The security vendor's chief technology officer Fabian Wosar said that “the fact that there were no confirmed ransomware-related deaths in 2019 is simply due to good luck, and that luck may not continue into 2020."
Emsisoft noted that many attacks would have been preventable if government agencies adhered to industry-standard best practices such as backing up data securely and using multi-factor authentication everywhere.
Banks in the US did not report a single ransomware attack in 2019, not because they're not targetted but have better security, making attacks less likely to succeeed.
Too often, public service providers failed to implement even the most basic of well-established IT best practices even when they're legally required to do so.
This lack of precaution "can only be described as grossly negligent" and Emsisoft said there is no excuse for this.
In a number of cases, local authorities have paid ransoms as this was seen as the cheapest recovery option.
ProPublica cited a council of a Florida city that approved a ransom worth US$460,000 be paid in Bitcoin by insurers despite the possibility of recovery from backups.
Paying a US$10,000 excess deductible was deemed to be cheaper and faster than recovery from backups, which would have exceeded the city's US$1 million cybersecurity insurance coverage.

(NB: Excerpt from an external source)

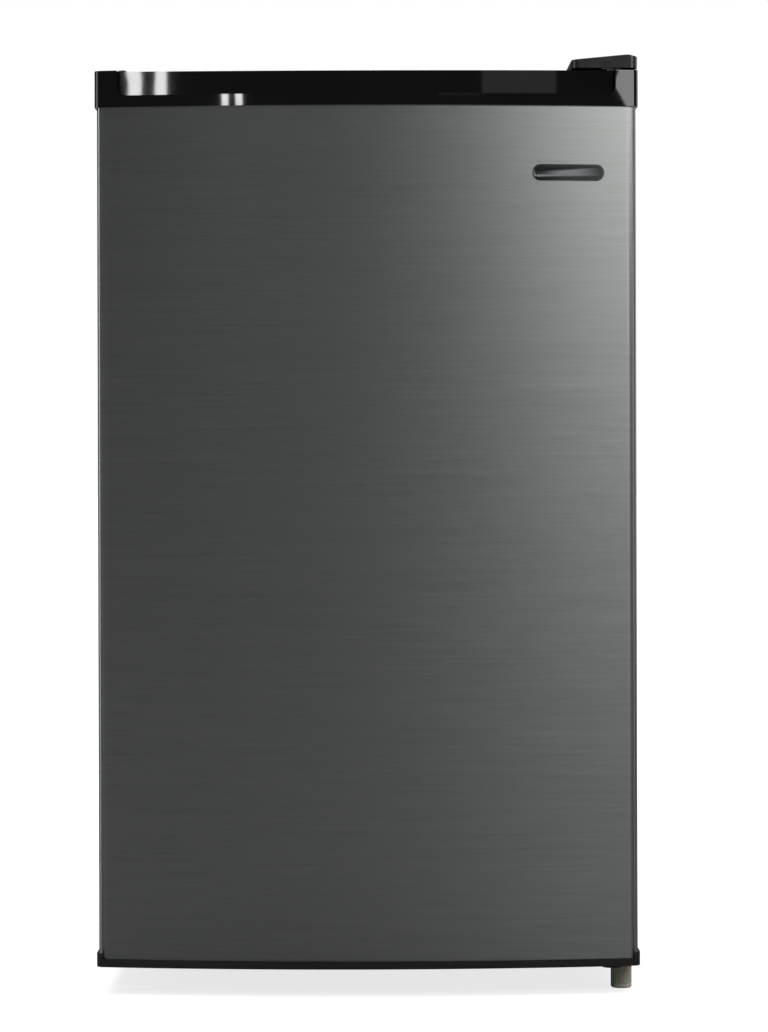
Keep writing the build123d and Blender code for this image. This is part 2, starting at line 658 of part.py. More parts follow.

Such a simple cost-benefit analysis is not necessarily the best option as it encourages ransomware criminals, Emsisoft said.
The security vendor said it's bizarrely inconsistent that the US has a no-concessions policy when it comes to humans being held ransom, but no such restrictions for extortion involving data.
Better standards with auditing, improved guidance and more funding for cybersecurity is needed to stem the flood of ransomware attacks.
Public-private sector cooperation needs to improve as well, with better information sharing on incidents, Emsisoft said.
It's not only governments that need to do better, but their vendors and service providers.
A significant number of attacks this year were launched via remote monitoring and management tools used by managed service providers.
Using MSP tools as the attack vector is particularly effective for ransomware criminals as it enables multiple victims to be compromised simultaneously, over 400 in one particular incident.
The attacks were entirely foreseeable and mostly preventable, but succeeded as vendors had not made it mandatory for MSPs to enable two- or multi-factor authentication on remote tools.
It was only after their solutions were used as launchpads for large-scale ransomware attacks that 2FA/MFA became mandatory to use for remote management tools, and that is not acceptable, Emsisoft said.